Beginning in 1950 Father John Courtney Murray, a Jesuit theologian, argued that the old tradition must yield. In a series of articles in Theological Studies magazine and in public appearances, he contended that the state should not be the tool of the church and has no business carrying out the church’s will. Rather, he said, the civil government’s single yet profound obligation is to insure the freedom of all its citizens, especially their religious freedom.

“Every man has a right to religious freedom,” he wrote, “a right that is based on the dignity of the human person and is therefore to be formally recognized . . . and protected by constitutional law. . . . So great is this dignity that not even God can take it away.” Murray claimed the old doctrine as enunciated by Pius IX was not an absolute, static thing but a teaching that had been developing over the past 100 years-a development which Murray saw in the writings of Popes Leo XIII and Pius XII.

The reaction was vehement and instantaneous. The two most influential U.S. Catholic theologians of the day, Fathers Joseph Fenton and Francis Connell, called Murray’s argument “destructive, scandalous, and heretical” and engaged in lengthy, published refutations, especially in the American Ecclesiastical Review. Wrote Fenton, “The state is obligated to worship God according to the one religion [God] has established. This is so obviously a part of Catholic doctrine that no theologian has any excuse to call it into question.”

Murray did not back down. He continued to develop his dissenting interpretation and respond to his critics’ objections. His articles were sent to Rome where they became the subject of considerable concern. In a much-quoted speech in 1952, Cardinal Alberto Ottaviani, the head of the Congregation of the Holy Office, declared (without mentioning Murray by name) that the teaching of Pius IX was as valid now as it ever was, that the state must recognize the church, and that freedom of conscience is an illusion.

Murray was clearly shaken by this clear message to cease and desist. The following year he suffered a heart attack, but after recovery he continued to develop his theory.

By 1954 the Vatican’s patience had been exhausted.

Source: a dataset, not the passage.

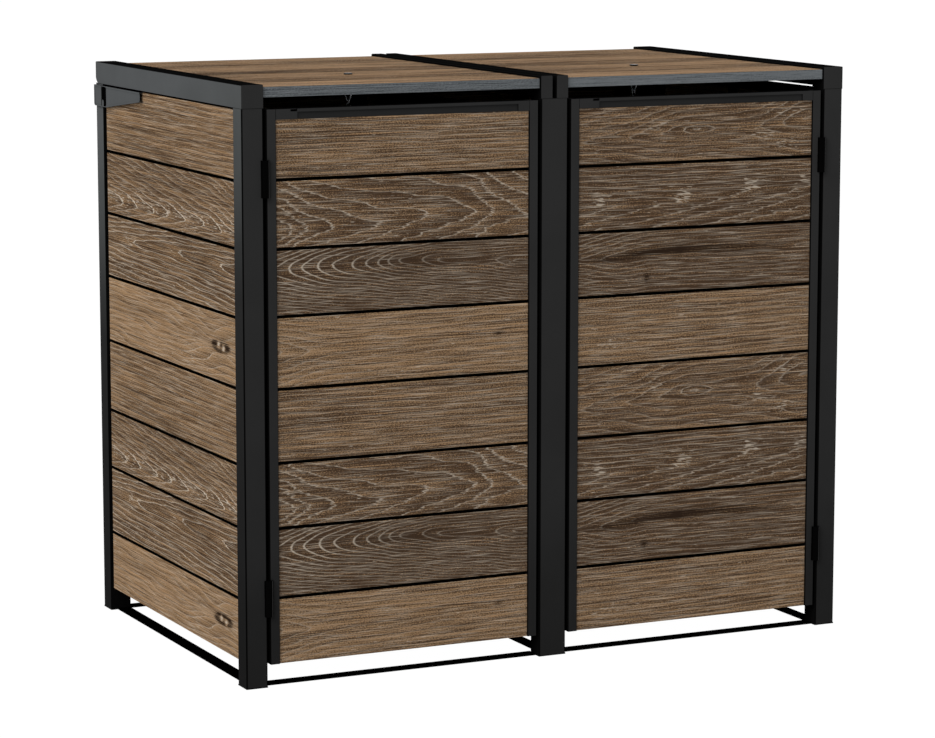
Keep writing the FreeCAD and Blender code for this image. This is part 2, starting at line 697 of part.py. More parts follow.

A Roman censor forbade the publication of an article that Murray had written and considered crucial to his case. Murray’s Jesuit superior ordered him to cease writing on the subject. When Murray inquired what he could write about, the superior said he might consider poetry.

During the next four, difficult years Murray did not wear the gag lightly. According to his biographer Donald Pilotte, he attempted to have the banned article published anonymously. But the attempt was unsuccessful, as were several other efforts to keep the debate alive. So for a time he wrote on related but less sensitive matters.

In 1958, when a new pope, John XXIII, was elected, Murray emerged from the closet. He pulled together the thrust of his arguments into a popular book titled We Hold These Truths, whose publication just happened to coincide with the presidential campaign of John F. Kennedy. Public worries in the United States about what Kennedy, a Catholic, might do in office were greatly dispelled by Murray’s well-argued contention that religious freedom and separation of church and state were not mere tactics of toleration but valid expressions of a developed Catholic doctrine.

Murray and his book made the cover of Time magazine, and the Kennedy campaign relied on him for counsel concerning touchy church-state issues. Some historians contend that it was not Mayor Richard J. Daley’s delivery of the Chicago vote that got Kennedy elected but John Courtney Murray.

Still, top Catholic theologians and Roman officials regarded him as a dangerous dissident. When plans were underway for the Second Vatican Council in 1962, Murray was expressly “disinvited” to join the commission of experts, headed by Ottaviani and including Fenton, that was preparing a statement on human freedom. Although he was experiencing chronic heart problems, Murray would not accept the snub. He wrote to the American bishops on the commission, urging them to fight against any rubber stamp of the outmoded Pius IX doctrine. He was, in fact, so persistent that the U.S. bishops finally asked him to assist the commission in Rome.

Armed with all his scholarship, he publicly debated the issues with Fenton and Ottaviani and became a major drafter of the council’s Declaration on Human Freedom. In its final form, approved in a vote by the world’s bishops, 2,308 to 80, in 1965, the declaration said, “This synod declares that the human person has a right to religious freedom. This freedom means that all men are to be immune from coercion on the part of individuals, social groups, or any human power . . . This synod further declares that the right to religious freedom has its foundation in the very dignity of the human person, as this dignity is known through the revealed word of God and reason itself.” The words reflect Murray’s thinking and may very well have been written by him.

He lived only 18 months after that vote, succumbing in 1967 to another heart attack at the age of 62, but his legacy is profound. His friend, Jesuit Father Walter Burghardt, noted on the occasion of his death, “Unborn millions will never know how much their freedom is tied to this man whose pen was a powerful protest, a dramatic march against injustice and inequality, whose research sparked and terminated in the ringing affirmation of an ecumenical council: The right to religious freedom has its foundation not in the church, not in society or state, not even in objective truth, but in the dignity of the human person.”

That John Courtney Murray was a dissident is undeniable. That his prolonged dissent was vindicated by the church at its highest level is equally undeniable.

Although the Murray experience is dramatic, it is not essentially different from the experiences of other scholars who have questioned the absolute nature of some church teaching. Theologians like Jean Danilou, Yves Congar, Karl Rahner, and Henri de Lubac all lived parts of their lives under dark shadows of suspicion and accusation. end

 
—Robert J. McClory, “Catholic dissent: When wrong turns out to be right,” U.S. Catholic, July 28, 2008 

There are other historically prominent examples of the “error of fraternal correction,” e.g. Theotokos controversy of the fifth century, Galileo Galilei, Cardinal John Henry Newman.

Many personal experiences also testify to the “error of fraternal correction,” less historically significant perhaps but no less compelling for the persons involved.